Start with low-stakes activities like journaling to uncover misconceptions before debates escalate opinions. Avoid rushing to conclusions by assigning roles that require evidence-based arguments, which builds critical thinking. Research shows that gradual exposure to dystopian dilemmas, paired with structured reflection, deepens empathy and analytical skills more than lecture alone.

Successful learning looks like students tracing a protagonist’s gradual shift using textual evidence, debating the effectiveness of resistance strategies with clear reasoning, and role-playing rebellion scenes that reflect internal conflicts. Journals should reveal nuanced understanding of how dystopian themes apply beyond the text.

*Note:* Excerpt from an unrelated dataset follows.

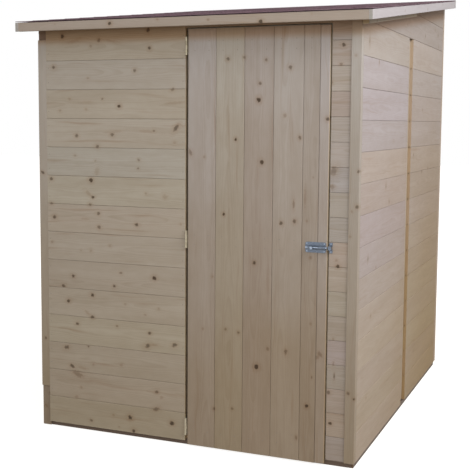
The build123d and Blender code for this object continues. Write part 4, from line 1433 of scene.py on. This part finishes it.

Watch Out for These Misconceptions

  • During Pairs Mapping: Protagonists are fearless heroes from the start.

    During Pairs Mapping, circulate and redirect groups who oversimplify the arc by asking them to list specific moments of fear, doubt, or compliance before rebellion. Have them highlight textual evidence that shows gradual change.

  • During Small Groups Debate: Rebellion always overthrows the regime.

    During Small Groups Debate, provide a scoring rubric that rewards nuanced outcomes over 'successful revolution.' Ask students to cite text evidence where rebellion fails or has unintended consequences.

  • During Whole Class Role-Play: Dystopian stories lack real-world relevance.

    During Whole Class Role-Play, pause to connect the scene to a current event or personal experience. Ask, 'Where do we see pressure to conform today?' and have students revise their dialogue to reflect that connection.